I always felt like I was writing stuff that no one but me liked (crackships between two idols who've had like one measly interaction, bratty OCs that ruin plots and are uber-annoying, stories about an attractive male idol who doesn't have a set love interest within the first chapter HAHA etc), and though it was disheartening to see that not everyone appreciated it, I REALLY LOVED what I was writing regardless that I wasn't abiding by common rules/tropes.
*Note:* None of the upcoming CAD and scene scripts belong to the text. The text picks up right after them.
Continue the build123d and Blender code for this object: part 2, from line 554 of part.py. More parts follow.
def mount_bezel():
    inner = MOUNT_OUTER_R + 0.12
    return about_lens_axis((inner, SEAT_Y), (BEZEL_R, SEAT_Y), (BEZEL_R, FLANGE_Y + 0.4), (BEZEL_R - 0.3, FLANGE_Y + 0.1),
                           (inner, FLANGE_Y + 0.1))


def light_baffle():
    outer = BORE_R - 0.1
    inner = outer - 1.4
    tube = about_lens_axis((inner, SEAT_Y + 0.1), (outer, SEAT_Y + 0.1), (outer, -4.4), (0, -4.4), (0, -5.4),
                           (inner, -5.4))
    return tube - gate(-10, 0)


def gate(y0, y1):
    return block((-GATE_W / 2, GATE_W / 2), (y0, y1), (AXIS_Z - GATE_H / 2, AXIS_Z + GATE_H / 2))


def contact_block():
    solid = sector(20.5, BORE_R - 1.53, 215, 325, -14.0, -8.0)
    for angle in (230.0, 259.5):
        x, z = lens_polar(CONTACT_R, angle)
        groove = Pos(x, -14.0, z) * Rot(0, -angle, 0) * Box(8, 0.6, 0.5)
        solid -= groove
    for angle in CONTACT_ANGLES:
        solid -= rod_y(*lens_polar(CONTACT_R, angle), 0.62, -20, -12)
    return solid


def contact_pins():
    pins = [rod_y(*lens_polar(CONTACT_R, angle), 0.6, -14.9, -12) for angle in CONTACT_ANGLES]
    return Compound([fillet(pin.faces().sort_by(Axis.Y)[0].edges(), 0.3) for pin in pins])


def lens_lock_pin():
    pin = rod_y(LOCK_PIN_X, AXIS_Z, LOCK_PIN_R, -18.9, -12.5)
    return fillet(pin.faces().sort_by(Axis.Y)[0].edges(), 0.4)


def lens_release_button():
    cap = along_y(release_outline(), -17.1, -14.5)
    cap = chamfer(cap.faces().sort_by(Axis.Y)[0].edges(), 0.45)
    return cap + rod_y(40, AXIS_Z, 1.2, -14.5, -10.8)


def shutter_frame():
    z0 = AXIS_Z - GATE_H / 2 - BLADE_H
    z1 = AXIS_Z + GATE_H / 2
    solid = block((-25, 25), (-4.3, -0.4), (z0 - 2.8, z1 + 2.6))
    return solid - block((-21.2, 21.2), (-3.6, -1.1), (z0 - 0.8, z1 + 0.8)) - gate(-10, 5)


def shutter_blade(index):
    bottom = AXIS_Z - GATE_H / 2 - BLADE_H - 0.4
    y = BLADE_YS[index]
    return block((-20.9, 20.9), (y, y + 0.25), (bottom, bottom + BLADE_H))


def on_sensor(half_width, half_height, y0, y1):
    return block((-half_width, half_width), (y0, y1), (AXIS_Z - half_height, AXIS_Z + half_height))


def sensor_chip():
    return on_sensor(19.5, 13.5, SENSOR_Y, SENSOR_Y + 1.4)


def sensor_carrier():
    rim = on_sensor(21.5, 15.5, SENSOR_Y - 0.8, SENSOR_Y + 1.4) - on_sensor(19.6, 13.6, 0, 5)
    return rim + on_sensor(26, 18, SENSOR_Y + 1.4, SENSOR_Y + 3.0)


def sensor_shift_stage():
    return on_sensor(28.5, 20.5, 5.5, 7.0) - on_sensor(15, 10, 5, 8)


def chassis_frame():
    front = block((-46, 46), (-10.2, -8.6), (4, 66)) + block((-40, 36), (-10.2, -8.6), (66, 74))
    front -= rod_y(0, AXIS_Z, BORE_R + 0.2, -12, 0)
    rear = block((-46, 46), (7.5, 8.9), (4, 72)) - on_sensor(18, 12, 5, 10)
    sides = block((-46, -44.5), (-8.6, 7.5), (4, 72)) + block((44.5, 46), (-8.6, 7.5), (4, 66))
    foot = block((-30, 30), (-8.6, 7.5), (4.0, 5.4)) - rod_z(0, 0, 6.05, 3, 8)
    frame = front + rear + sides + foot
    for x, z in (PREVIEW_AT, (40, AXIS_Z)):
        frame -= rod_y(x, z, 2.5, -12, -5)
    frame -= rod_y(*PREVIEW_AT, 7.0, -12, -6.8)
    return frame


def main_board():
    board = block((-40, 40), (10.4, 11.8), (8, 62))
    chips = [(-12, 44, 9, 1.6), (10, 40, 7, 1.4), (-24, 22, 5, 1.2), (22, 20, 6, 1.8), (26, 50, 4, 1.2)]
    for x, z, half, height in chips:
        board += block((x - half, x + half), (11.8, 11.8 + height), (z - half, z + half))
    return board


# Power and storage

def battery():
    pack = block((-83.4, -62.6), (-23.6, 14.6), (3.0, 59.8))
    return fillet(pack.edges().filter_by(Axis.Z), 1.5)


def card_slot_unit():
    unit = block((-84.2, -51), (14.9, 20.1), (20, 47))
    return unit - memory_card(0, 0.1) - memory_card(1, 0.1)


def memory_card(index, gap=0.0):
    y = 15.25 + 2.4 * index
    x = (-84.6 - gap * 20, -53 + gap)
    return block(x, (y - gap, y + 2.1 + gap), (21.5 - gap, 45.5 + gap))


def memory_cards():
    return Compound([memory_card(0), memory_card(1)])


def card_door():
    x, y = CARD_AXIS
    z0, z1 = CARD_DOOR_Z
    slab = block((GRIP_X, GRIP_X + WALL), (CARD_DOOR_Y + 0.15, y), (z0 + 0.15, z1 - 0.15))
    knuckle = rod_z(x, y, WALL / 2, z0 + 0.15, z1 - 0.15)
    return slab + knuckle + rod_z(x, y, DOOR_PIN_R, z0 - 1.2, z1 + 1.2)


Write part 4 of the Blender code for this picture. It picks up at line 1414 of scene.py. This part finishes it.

This was very well written and I'm glad I stumbled upon this and your profile!!!!! I'm kinda in the mood to follow you and your stories now since you're well-spoken and I bet that translates nicely into your work ♥ ALSO I just saw the "and whatever you do, don't hit that upvote" afhadfhak well it's too late HAHAHA. I'm looking forward to more advice you come up with!!!!
JaeKnight
#4
Chapter 2: I love this! Idk how to mince my words, but i really do like your advice. As a self-proclaimed non-conformist, it's a tough world out there with people keep doing the same thing over and over again, and surprisingly, people still keep eating the same thing over and over again. But nothing's wrong with that at all. Maybe something's wrong with me XD That's their cup of tea, okay, i respect. That's how the world works, I suppose. But i do hope people would challenge themselves to bend the rules, even just a little (better if a lot), because there's still a lot to discover for...idk, self-discovery and amazingness, and even help their audience open their mind or explore things. Even only on small platforms like AFF. But i also understand that everyone, including me, have some guilty pleasures----it's a pleasure after all eue

I'm not sure if these are the movies. But there are 2 movies on the top of my head that starts with the end and ends with the beginning kind of concept---"Memento" and "The Curious Case of Benjamin Button". Hilary Duff's Cinderella Story is also my fave! And hands down, Alex Delarge...one of my favorite characters all-time! And don't get me started with the director of that (life-changing) film. Thanks for this. I love to see people who thinks this way and yo, very well written.
Catmanager #5
Chapter 2: I really like this advice because it's so honest and relatable! A lot of people put themselves into boxes as writers, especially on sites for fan work, and get stuck when it feels as though readers only want that sort of content so it becomes nerve-wreaking to try to break from that or the even the opposite!
This is really a wonderful set of tips and a definite way to encourage writers to write comfortably whether it be following tropes/cliches or working directly outside of them without being condescending or forceful.
Thank you for this first set of advice! It is a very refreshing and realistic way of saying how to experiment with your work!